• What you should do: Extract the lines between the ones holding "Turn this picture" and "timber tank house.", inclusive, exactly as written and nothing more.

:::

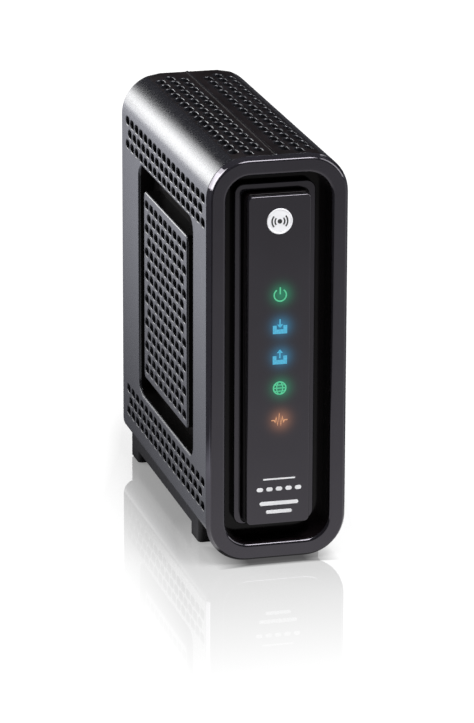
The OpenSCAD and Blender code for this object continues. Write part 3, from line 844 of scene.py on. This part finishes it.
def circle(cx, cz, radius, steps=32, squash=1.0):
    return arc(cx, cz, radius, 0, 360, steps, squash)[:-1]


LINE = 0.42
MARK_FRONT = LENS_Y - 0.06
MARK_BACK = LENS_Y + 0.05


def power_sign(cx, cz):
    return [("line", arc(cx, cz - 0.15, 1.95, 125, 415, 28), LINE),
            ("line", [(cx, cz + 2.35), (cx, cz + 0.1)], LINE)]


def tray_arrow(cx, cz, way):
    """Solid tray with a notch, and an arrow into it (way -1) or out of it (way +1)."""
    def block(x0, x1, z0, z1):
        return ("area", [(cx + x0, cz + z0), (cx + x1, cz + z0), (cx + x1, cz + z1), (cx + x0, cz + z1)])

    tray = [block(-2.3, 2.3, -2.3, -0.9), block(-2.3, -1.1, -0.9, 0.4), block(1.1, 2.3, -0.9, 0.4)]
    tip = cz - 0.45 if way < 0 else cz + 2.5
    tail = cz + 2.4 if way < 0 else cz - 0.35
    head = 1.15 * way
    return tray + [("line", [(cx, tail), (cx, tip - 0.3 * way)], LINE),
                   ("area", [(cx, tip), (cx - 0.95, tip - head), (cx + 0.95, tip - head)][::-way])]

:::

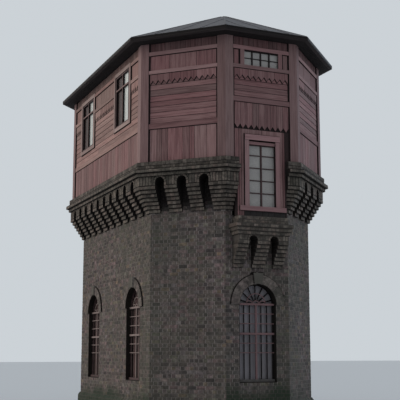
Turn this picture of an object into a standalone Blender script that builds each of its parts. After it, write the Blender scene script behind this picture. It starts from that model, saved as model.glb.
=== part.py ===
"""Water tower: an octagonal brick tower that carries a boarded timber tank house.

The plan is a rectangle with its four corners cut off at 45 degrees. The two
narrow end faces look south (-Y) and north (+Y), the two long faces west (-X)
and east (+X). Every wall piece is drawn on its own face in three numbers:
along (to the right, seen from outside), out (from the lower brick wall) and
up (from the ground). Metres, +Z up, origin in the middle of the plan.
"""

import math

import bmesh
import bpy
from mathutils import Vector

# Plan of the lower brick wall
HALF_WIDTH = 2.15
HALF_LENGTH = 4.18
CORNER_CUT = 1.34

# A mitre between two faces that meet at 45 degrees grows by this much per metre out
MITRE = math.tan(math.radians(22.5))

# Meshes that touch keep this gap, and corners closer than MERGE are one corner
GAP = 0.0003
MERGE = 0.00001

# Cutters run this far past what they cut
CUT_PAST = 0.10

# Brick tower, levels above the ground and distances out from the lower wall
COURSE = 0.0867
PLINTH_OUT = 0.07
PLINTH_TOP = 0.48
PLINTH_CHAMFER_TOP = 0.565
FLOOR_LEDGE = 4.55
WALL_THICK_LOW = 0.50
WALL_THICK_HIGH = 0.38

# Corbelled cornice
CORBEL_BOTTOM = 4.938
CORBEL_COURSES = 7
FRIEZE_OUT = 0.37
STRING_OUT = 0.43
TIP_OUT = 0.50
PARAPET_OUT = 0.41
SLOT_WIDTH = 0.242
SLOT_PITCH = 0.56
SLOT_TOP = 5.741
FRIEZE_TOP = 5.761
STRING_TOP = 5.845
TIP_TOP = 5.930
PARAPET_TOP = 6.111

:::

• Reply:
Turn this picture of an object into a standalone Blender script that builds each of its parts. After it, write the Blender scene script behind this picture. It starts from that model, saved as model.glb.
=== part.py ===
"""Water tower: an octagonal brick tower that carries a boarded timber tank house.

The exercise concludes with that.